_The data_
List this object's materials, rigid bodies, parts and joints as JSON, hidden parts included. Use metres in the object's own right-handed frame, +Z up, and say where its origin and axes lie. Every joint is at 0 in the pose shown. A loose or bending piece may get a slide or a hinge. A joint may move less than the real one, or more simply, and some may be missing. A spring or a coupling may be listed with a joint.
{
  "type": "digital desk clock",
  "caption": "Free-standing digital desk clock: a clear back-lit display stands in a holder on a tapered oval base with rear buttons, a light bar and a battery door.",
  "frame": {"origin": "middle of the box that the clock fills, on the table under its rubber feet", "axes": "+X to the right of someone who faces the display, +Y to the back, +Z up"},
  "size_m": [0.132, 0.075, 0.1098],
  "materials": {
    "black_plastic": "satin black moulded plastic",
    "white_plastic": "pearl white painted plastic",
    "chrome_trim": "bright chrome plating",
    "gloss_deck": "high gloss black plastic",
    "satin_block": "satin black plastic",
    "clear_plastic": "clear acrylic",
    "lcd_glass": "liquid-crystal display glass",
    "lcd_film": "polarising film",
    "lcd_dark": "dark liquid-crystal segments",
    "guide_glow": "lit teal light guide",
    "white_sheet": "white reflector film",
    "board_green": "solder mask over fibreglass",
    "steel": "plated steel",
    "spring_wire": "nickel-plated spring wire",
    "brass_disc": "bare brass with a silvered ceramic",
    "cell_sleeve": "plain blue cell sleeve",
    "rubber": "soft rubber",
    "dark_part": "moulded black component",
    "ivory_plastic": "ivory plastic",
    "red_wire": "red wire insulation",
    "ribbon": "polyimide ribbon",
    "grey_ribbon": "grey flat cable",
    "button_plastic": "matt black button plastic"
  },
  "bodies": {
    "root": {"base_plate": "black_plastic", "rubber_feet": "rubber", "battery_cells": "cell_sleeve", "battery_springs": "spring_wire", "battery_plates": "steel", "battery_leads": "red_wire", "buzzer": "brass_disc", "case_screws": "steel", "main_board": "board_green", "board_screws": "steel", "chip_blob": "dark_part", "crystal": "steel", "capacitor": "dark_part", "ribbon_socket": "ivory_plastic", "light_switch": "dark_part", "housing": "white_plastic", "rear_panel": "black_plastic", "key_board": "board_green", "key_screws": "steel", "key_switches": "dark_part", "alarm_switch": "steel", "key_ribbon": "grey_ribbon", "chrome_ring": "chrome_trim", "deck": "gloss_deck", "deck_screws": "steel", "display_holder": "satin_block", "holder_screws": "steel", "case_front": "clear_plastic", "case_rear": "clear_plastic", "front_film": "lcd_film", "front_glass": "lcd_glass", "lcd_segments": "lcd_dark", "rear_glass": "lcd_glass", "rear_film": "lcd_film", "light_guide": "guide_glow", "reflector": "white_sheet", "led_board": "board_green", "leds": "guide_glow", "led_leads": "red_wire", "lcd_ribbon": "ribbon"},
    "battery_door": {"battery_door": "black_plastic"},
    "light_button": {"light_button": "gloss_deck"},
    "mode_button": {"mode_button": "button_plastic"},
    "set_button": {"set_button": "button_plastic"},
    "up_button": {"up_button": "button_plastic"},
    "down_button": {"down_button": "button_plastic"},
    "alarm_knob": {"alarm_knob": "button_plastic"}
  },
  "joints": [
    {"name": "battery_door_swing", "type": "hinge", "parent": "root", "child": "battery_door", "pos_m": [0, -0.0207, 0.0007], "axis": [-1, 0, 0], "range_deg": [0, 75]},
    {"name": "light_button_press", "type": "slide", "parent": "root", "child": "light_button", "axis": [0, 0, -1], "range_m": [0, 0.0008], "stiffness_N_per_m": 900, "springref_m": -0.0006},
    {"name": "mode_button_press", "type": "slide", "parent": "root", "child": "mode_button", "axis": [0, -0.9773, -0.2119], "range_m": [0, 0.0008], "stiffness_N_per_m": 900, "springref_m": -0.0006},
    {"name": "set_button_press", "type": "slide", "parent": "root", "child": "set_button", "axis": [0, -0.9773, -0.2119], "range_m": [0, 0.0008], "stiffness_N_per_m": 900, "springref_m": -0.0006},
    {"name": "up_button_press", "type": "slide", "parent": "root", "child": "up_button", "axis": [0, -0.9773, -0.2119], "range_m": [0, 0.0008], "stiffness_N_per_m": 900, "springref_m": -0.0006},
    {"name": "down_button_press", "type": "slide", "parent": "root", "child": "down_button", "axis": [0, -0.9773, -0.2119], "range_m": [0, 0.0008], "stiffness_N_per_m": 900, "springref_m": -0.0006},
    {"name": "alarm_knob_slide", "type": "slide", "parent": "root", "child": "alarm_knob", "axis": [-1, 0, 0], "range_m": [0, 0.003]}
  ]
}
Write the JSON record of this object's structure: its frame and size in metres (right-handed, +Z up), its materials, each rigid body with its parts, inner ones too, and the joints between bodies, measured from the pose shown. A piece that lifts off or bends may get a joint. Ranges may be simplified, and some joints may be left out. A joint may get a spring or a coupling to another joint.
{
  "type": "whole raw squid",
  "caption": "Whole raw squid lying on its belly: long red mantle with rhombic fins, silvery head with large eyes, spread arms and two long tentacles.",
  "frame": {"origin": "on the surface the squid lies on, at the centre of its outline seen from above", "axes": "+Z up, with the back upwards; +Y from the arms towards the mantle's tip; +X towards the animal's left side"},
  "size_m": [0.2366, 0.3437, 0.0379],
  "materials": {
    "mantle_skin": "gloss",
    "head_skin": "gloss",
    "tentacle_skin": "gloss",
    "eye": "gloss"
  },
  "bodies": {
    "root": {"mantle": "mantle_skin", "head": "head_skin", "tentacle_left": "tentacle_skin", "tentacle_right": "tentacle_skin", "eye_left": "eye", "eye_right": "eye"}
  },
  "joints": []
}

_Task instructions_
Extract each record, keeping it identical to the original.

_Answer_
List this object's materials, rigid bodies, parts and joints as JSON, hidden parts included. Use metres in the object's own right-handed frame, +Z up, and say where its origin and axes lie. Every joint is at 0 in the pose shown. A loose or bending piece may get a slide or a hinge. A joint may move less than the real one, or more simply, and some may be missing. A spring or a coupling may be listed with a joint.
{
  "type": "digital desk clock",
  "caption": "Free-standing digital desk clock: a clear back-lit display stands in a holder on a tapered oval base with rear buttons, a light bar and a battery door.",
  "frame": {"origin": "middle of the box that the clock fills, on the table under its rubber feet", "axes": "+X to the right of someone who faces the display, +Y to the back, +Z up"},
  "size_m": [0.132, 0.075, 0.1098],
  "materials": {
    "black_plastic": "satin black moulded plastic",
    "white_plastic": "pearl white painted plastic",
    "chrome_trim": "bright chrome plating",
    "gloss_deck": "high gloss black plastic",
    "satin_block": "satin black plastic",
    "clear_plastic": "clear acrylic",
    "lcd_glass": "liquid-crystal display glass",
    "lcd_film": "polarising film",
    "lcd_dark": "dark liquid-crystal segments",
    "guide_glow": "lit teal light guide",
    "white_sheet": "white reflector film",
    "board_green": "solder mask over fibreglass",
    "steel": "plated steel",
    "spring_wire": "nickel-plated spring wire",
    "brass_disc": "bare brass with a silvered ceramic",
    "cell_sleeve": "plain blue cell sleeve",
    "rubber": "soft rubber",
    "dark_part": "moulded black component",
    "ivory_plastic": "ivory plastic",
    "red_wire": "red wire insulation",
    "ribbon": "polyimide ribbon",
    "grey_ribbon": "grey flat cable",
    "button_plastic": "matt black button plastic"
  },
  "bodies": {
    "root": {"base_plate": "black_plastic", "rubber_feet": "rubber", "battery_cells": "cell_sleeve", "battery_springs": "spring_wire", "battery_plates": "steel", "battery_leads": "red_wire", "buzzer": "brass_disc", "case_screws": "steel", "main_board": "board_green", "board_screws": "steel", "chip_blob": "dark_part", "crystal": "steel", "capacitor": "dark_part", "ribbon_socket": "ivory_plastic", "light_switch": "dark_part", "housing": "white_plastic", "rear_panel": "black_plastic", "key_board": "board_green", "key_screws": "steel", "key_switches": "dark_part", "alarm_switch": "steel", "key_ribbon": "grey_ribbon", "chrome_ring": "chrome_trim", "deck": "gloss_deck", "deck_screws": "steel", "display_holder": "satin_block", "holder_screws": "steel", "case_front": "clear_plastic", "case_rear": "clear_plastic", "front_film": "lcd_film", "front_glass": "lcd_glass", "lcd_segments": "lcd_dark", "rear_glass": "lcd_glass", "rear_film": "lcd_film", "light_guide": "guide_glow", "reflector": "white_sheet", "led_board": "board_green", "leds": "guide_glow", "led_leads": "red_wire", "lcd_ribbon": "ribbon"},
    "battery_door": {"battery_door": "black_plastic"},
    "light_button": {"light_button": "gloss_deck"},
    "mode_button": {"mode_button": "button_plastic"},
    "set_button": {"set_button": "button_plastic"},
    "up_button": {"up_button": "button_plastic"},
    "down_button": {"down_button": "button_plastic"},
    "alarm_knob": {"alarm_knob": "button_plastic"}
  },
  "joints": [
    {"name": "battery_door_swing", "type": "hinge", "parent": "root", "child": "battery_door", "pos_m": [0, -0.0207, 0.0007], "axis": [-1, 0, 0], "range_deg": [0, 75]},
    {"name": "light_button_press", "type": "slide", "parent": "root", "child": "light_button", "axis": [0, 0, -1], "range_m": [0, 0.0008], "stiffness_N_per_m": 900, "springref_m": -0.0006},
    {"name": "mode_button_press", "type": "slide", "parent": "root", "child": "mode_button", "axis": [0, -0.9773, -0.2119], "range_m": [0, 0.0008], "stiffness_N_per_m": 900, "springref_m": -0.0006},
    {"name": "set_button_press", "type": "slide", "parent": "root", "child": "set_button", "axis": [0, -0.9773, -0.2119], "range_m": [0, 0.0008], "stiffness_N_per_m": 900, "springref_m": -0.0006},
    {"name": "up_button_press", "type": "slide", "parent": "root", "child": "up_button", "axis": [0, -0.9773, -0.2119], "range_m": [0, 0.0008], "stiffness_N_per_m": 900, "springref_m": -0.0006},
    {"name": "down_button_press", "type": "slide", "parent": "root", "child": "down_button", "axis": [0, -0.9773, -0.2119], "range_m": [0, 0.0008], "stiffness_N_per_m": 900, "springref_m": -0.0006},
    {"name": "alarm_knob_slide", "type": "slide", "parent": "root", "child": "alarm_knob", "axis": [-1, 0, 0], "range_m": [0, 0.003]}
  ]
}
Write the JSON record of this object's structure: its frame and size in metres (right-handed, +Z up), its materials, each rigid body with its parts, inner ones too, and the joints between bodies, measured from the pose shown. A piece that lifts off or bends may get a joint. Ranges may be simplified, and some joints may be left out. A joint may get a spring or a coupling to another joint.
{
  "type": "whole raw squid",
  "caption": "Whole raw squid lying on its belly: long red mantle with rhombic fins, silvery head with large eyes, spread arms and two long tentacles.",
  "frame": {"origin": "on the surface the squid lies on, at the centre of its outline seen from above", "axes": "+Z up, with the back upwards; +Y from the arms towards the mantle's tip; +X towards the animal's left side"},
  "size_m": [0.2366, 0.3437, 0.0379],
  "materials": {
    "mantle_skin": "gloss",
    "head_skin": "gloss",
    "tentacle_skin": "gloss",
    "eye": "gloss"
  },
  "bodies": {
    "root": {"mantle": "mantle_skin", "head": "head_skin", "tentacle_left": "tentacle_skin", "tentacle_right": "tentacle_skin", "eye_left": "eye", "eye_right": "eye"}
  },
  "joints": []
}